LIV and the PGA Tour are involved in a knot of suits and countersuits, each one making accusations about the other’s business practices that only contributes to the bad blood between the two entities. The suit is also dragging outside entities like Augusta National into the fray, and the contentions and revelations about no-longer-private discussions between golf industry heavyweights lights Golf Twitter on fire once every few weeks.

The suit is scheduled to come to trial next January, but there’s still a substantial likelihood of a settlement before then. To start, seven of the 11 LIV players who filed the initial suit against the PGA Tour, many seeking to play in last season’s playoffs, have withdrawn from the suit. The Tour just this week won a significant victory, succeeding in its bid to add LIV’s Saudi investors as defendants in its countersuit against LIV. Speculating about the fate of complex litigation is tricky, but the Saudi regime surely is not pleased at the thought of having to produce documentation to satisfy an American court. The chances of a settlement before any of the secretive parties subpoenaed in the case have to produce documentation have increased substantially.

Will LIV and the PGA Tour ever make up?

After all the heat and bluster of 2022, the temperature between LIV and the Tour has cooled considerably. As long as there’s litigation between the two, there will be hard feelings, and as long as Norman is in charge there’s always the chance for a verbal broadside that relights the fire. But it’s easy to conceive of a situation — several years down the road — where the two parties figure out a way to coexist.

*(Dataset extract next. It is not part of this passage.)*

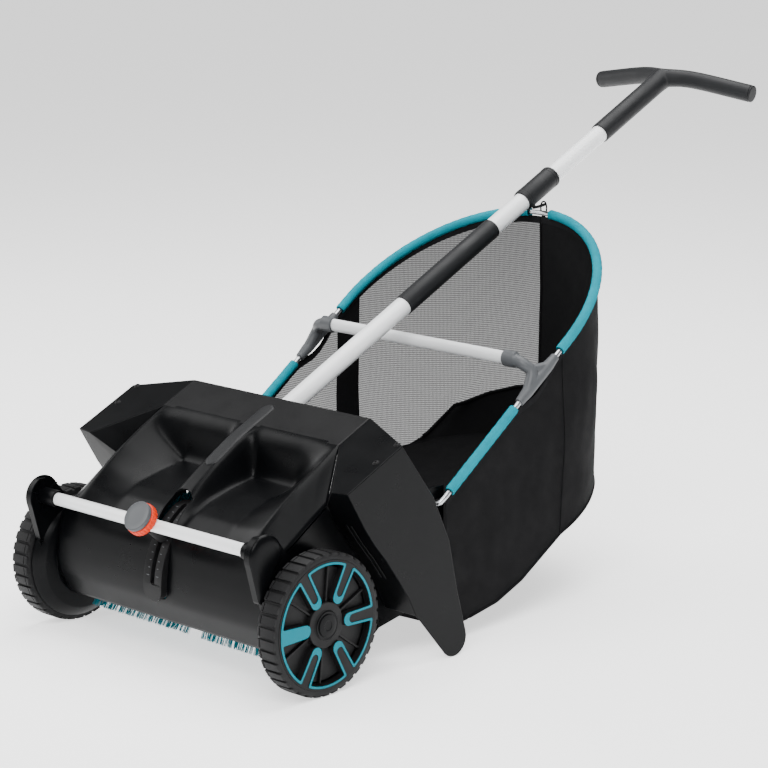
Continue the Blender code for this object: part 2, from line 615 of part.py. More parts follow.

LIV, as an entity, is on its back foot heading into the 2023 season. Norman’s pledges to sign seven of the top 20 players in the world this year have proven groundless; the highest-ranked player to jump to LIV after last season is World No. 35 Thomas Pieters. Meanwhile, the PGA Tour is enjoying a bit of revitalization thanks to the elevated events and the reach of the Netflix series.

Golf will remain a fascinating story throughout 2023, but as long as LIV and the PGA Tour remain on separate tracks, the audience for each will be smaller than it could be if they joined forces.